Another influential art book is THE ANCIENT VIEW OF GREEK ART by Jerome Pollit. Dr. Pollit’s influence can be gleaned from an
excerpt in his book that I highlight as an epigraph in my first U.S.-published poetry collection, Reproductions of the Empty Flagpole:
“When a term like symmetria is used
by a late antique rhetorician, one should probably not expect it to have the
rigorous precision of meaning that it conveyed to a sculptor of the fifth
century B.C. In general, it may be expected that the technical value of a
particular term—that is, the value which is dependent upon the special
knowledge and training of a particular group—will diminish as the size of the
group using the term increases.”
I cite Robert Parker’s Wine Buyer’s Guide for similar reasons as I cite The United States of Jasper Johns and THE ANCIENT VIEW OF GREEK ART. All three books show the importance of
subjectivity even as they highlight, too, the importance of specificity in
descriptive language. As regards Parker,
I also happen to love wine, live in Napa Valley, and can produce as much horse
patooty as any other oenophile when it comes to wine tasting notes.
I also cite Homer’s Odyssey
and Iliad. I add these books to the list not just for
their texts but for their physical presence. As a child, I grew up in Baguio City,
Philippines. Books were/are expensive in
the Philippines. I remember a tall
bookshelf in our living room that presented, among others, Homer’s works. My mother made clear that the bookshelf, with
its books, was something to be treasured.

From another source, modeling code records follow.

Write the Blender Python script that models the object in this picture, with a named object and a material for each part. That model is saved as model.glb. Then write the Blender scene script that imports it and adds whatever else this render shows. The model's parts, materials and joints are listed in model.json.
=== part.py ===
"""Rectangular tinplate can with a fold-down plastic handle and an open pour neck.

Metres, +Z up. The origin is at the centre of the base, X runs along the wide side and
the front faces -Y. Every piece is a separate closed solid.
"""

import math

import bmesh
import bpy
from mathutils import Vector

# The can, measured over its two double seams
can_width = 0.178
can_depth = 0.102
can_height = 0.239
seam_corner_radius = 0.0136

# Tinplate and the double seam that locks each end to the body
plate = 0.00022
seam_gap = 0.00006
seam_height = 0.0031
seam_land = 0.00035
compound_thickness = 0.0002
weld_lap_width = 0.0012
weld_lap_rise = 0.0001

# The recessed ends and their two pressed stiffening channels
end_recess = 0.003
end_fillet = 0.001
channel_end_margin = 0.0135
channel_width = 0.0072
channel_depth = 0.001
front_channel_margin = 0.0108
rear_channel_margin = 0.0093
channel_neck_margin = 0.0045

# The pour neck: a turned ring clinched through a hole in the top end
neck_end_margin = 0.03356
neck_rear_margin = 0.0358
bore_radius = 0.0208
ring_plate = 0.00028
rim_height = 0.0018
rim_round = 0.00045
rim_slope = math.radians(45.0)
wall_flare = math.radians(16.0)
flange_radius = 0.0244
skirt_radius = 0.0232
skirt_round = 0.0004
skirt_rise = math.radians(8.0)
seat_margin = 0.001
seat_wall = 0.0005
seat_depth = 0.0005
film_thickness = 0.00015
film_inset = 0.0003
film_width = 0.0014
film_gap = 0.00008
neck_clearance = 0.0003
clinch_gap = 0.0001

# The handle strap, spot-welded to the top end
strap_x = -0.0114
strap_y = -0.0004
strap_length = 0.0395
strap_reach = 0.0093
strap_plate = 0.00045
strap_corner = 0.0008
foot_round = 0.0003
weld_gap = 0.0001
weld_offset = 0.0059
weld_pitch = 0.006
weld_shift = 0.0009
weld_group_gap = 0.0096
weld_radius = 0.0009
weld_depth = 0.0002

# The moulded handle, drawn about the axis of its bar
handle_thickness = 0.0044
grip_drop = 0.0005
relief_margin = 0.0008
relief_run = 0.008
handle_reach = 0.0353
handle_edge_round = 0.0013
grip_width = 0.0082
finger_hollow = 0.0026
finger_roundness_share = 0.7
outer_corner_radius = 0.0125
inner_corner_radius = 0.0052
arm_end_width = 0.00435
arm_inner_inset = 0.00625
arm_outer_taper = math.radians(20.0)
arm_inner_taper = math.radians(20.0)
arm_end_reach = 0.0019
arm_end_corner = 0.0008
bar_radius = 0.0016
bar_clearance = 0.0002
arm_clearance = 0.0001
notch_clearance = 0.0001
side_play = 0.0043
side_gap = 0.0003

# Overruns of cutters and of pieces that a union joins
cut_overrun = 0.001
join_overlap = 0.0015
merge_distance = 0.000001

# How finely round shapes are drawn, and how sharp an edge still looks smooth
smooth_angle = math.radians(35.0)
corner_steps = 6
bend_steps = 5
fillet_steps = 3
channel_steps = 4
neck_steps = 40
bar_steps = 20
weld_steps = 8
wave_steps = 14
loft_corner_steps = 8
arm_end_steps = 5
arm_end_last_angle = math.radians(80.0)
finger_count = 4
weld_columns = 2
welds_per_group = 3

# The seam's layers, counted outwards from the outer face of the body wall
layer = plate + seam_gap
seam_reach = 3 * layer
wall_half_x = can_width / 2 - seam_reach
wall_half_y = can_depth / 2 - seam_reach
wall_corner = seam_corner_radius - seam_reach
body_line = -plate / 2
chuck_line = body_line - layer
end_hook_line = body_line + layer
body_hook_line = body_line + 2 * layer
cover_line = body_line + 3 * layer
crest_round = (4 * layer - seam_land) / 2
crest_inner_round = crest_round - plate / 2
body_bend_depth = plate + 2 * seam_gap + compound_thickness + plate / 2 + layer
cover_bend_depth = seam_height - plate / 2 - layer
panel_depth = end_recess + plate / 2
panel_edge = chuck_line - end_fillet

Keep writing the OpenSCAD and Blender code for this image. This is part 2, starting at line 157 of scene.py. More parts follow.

Thus, when I first read through Homer’s words, I did so by not just trying to understand them but with a
sense of touching the Sacred as I
held his books—as I slowly, relishingly, turned their pages. The memory of each turn of the page is
palpable—my fingertips itch as I, even now, can feel the edges of those pages against my fingers as I write about
our first encounters.
Ultimately, I cite The
Bible. Specifically, John 1:1:
En
arche en ho logos, kai ho logos en pros ton theon, kai theos en ho logos.
"In
the beginning was the word and the word was with God and the word was God.”